In some cases, the long successful history of various metallurgies in enhanced oil recovery (EOR) wells has been cited as sufficient to allow the same completions for CCS injection wells. The lack of actual data on the long-term performance of these alloys in EOR wells in combination with the more stringent requirements for Class VI wells suggests otherwise.

Introduction

The recent significant influx of large amounts of government incentives for a variety of green initiatives including CCS and CCUS has created a rush to drill and complete CO2 injection wells. However, the necessary corrosion data to make informed choices for corrosion resistance in these wells is minimal at best. Some oil and gas professionals have argued that there is no difference between the more than 40 years of petroleum experience with CO2 EOR and planned CCS wells.

This comparison is not a valid one and can be risky considering the need for very long-term containment of CO2 required by regulators. This article presents a comparison between CO2 EOR and CCS for injection well metallurgy and explains why this comparison is invalid.

Background and Comparisons

There is a 50-year successful history of CO2 EOR in petroleum production that has led to a consensus, largely without merit, that corrosion of injection-well equipment is manageable and does not result in long-term degradation of certain components such as casing.

The reason there is little or no merit to applying this experience to CO2 CCS wells is the lack of data specific to the long-term corrosion resistance of casing that remains in the EOR wells.

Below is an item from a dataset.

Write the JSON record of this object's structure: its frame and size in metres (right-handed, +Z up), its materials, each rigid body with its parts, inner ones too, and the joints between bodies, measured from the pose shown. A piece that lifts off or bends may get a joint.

Rather, the industry generally simply plugs these wells with cement, and in the majority of cases without examining the casing before abandoning. Furthermore, industry rarely returns to inspect them after years of abandonment.

In a few instances, logging and retrieval of cement cores and casing have been performed and analyzed. For example, analysis of cement and casing from the SACROC field that had been exposed to CO2 for over 30 years showed corrosion along the casing-cement interface (Carey et al. 2007). Laumb et al. (2016) reported substantial casing corrosion for a CO2 EOR well in the Weyburn field based on a series of logs over several years. Koplos et al. (2007) provided survey data from numerous CO2 EOR wells and found that 11.1% of the wells failed mechanical integrity tests and concluded that injection-well mechanical integrity is a concern for CO2 injection and storage due to the corrosivity of CO2 on downhole materials.

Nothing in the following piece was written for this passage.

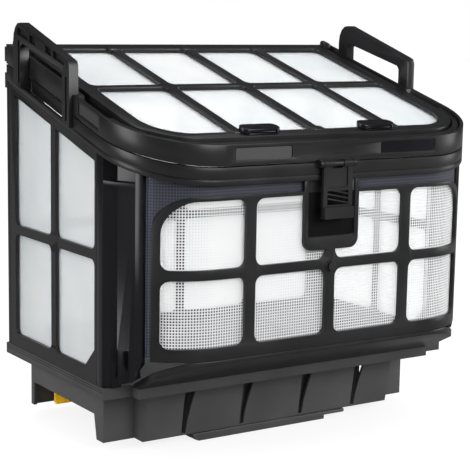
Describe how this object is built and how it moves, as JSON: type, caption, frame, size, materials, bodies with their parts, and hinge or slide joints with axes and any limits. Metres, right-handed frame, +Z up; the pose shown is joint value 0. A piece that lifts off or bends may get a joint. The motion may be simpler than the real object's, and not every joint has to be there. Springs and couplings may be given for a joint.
{
  "type": "pool cleaner filter basket",
  "caption": "Lift-out filter basket of a robotic pool cleaner: sloped hinged lid with filter windows, framed cloth sides, front net, latch, two handles, inlet duct with hanging flap.",
  "frame": {"origin": "centre of the basket's width, at the underside of the inlet collar it rests on; front to rear it lies midway between the ring's front and rear faces to within 2 mm", "axes": "+Z up out of the lid, -Y towards the front with the latch, +X to the right-hand handle as seen from the front (width)"},
  "size_m": [0.3054, 0.2221, 0.2975],
  "materials": {
    "black_plastic": "satin",
    "smoky_plastic": "gloss",
    "filter_cloth": "matt",
    "coarse_net": "matt",
    "yellow_plastic": "satin",
    "steel": "satin"
  },
  "bodies": {
    "basket_body": {"base_screw_front_left": "steel", "base_screw_front_right": "steel", "base_screw_rear_left": "steel", "base_screw_rear_right": "steel", "base_skirt": "black_plastic", "base_tray": "black_plastic", "body_ring": "black_plastic", "corner_column_left": "smoky_plastic", "corner_column_right": "smoky_plastic", "flap_pin": "steel", "front_apron": "black_plastic", "front_frame": "black_plastic", "front_net": "coarse_net", "front_screw": "steel", "handle_left": "black_plastic", "handle_right": "black_plastic", "hinge_pin_left": "steel", "hinge_pin_right": "steel", "inlet_duct": "black_plastic", "net_backing": "black_plastic", "rear_cloth": "filter_cloth", "rear_panel": "black_plastic", "side_cloth_left": "filter_cloth", "side_cloth_right": "filter_cloth", "side_panel_left": "black_plastic", "side_panel_right": "black_plastic"},
    "lid": {"lid_ring": "black_plastic", "lid_grid": "black_plastic", "lid_cloth": "filter_cloth", "lid_clip_left": "smoky_plastic", "lid_clip_right": "smoky_plastic", "latch_pin": "steel", "latch_spring": "steel"},
    "front_latch": {"latch": "black_plastic"},
    "flap": {"inlet_flap": "yellow_plastic"}
  },
  "joints": [
    {"name": "lid_hinge", "type": "hinge", "parent": "basket_body", "child": "lid", "pos_m": [0, 0.1064, 0.2643], "axis": [-1, 0, 0], "range_deg": [0, 100]},
    {"name": "latch_pivot", "type": "hinge", "parent": "lid", "child": "front_latch", "pos_m": [0, -0.1086, 0.207], "axis": [-1, 0, 0], "range_deg": [0, 25], "stiffness_Nm_per_rad": 0.02},
    {"name": "flap_hinge", "type": "hinge", "parent": "basket_body", "child": "flap", "pos_m": [0, 0.0885, 0.0396], "axis": [-1, 0, 0], "range_deg": [0, 45]}
  ]
}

There are also many factors that are significantly different between these two methods of CO2 injection. For one, EOR wells are typically shallower than CCS wells, and therefore the temperatures and pressures are often lower than for CCS. Moreover, the formations are often uniquely different. In the case of EOR, the formations are often partially depleted reservoirs containing some amount of oil in place that can moderate the corrosivity. In the case of CCS, the formations are typically high-salinity, nonpotable aquifers.

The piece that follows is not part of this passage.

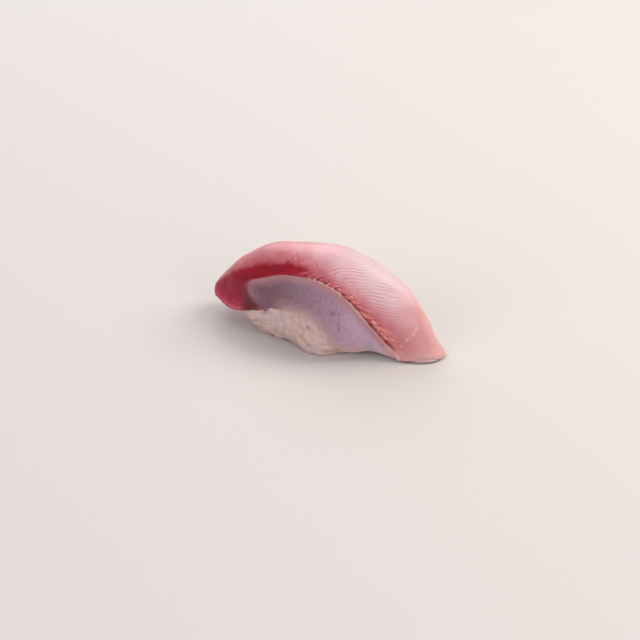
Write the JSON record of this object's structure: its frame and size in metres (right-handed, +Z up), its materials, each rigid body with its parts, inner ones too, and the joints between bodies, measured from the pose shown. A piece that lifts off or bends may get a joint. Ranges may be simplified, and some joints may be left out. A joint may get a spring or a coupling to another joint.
{
  "type": "nigiri sushi",
  "caption": "Yellowtail nigiri: a thick bent slice of raw yellowtail draped over an oblong ball of pressed rice, its skin face along the near side.",
  "frame": {"origin": "centre of the footprint of the whole piece, on the board that the rice rests on", "axes": "+X along the slice towards the thin end that lies down on the board, -Y the near side, which shows the skin face of the slice, +Z up"},
  "size_m": [0.0692, 0.0282, 0.0273],
  "materials": {
    "raw_fish": "moist raw fish, pink flesh with a dark red streak and a mauve grey skin face",
    "cooked_rice": "sticky cooked short-grain rice, slightly see-through"
  },
  "bodies": {
    "root": {"yellowtail_slice": "raw_fish", "rice_ball": "cooked_rice"}
  },
  "joints": []
}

Another important difference between EOR and CCS wells is that historically the source CO2 for EOR was from gas plants that had few impurities such as typically H2S or occasionally small amounts of mercaptans. On the other hand, CCS injectate streams can contain numerous impurities depending on the source of the CO2 that can have a significant impact on corrosion of downhole equipment. These impurities are rarely seen in EOR.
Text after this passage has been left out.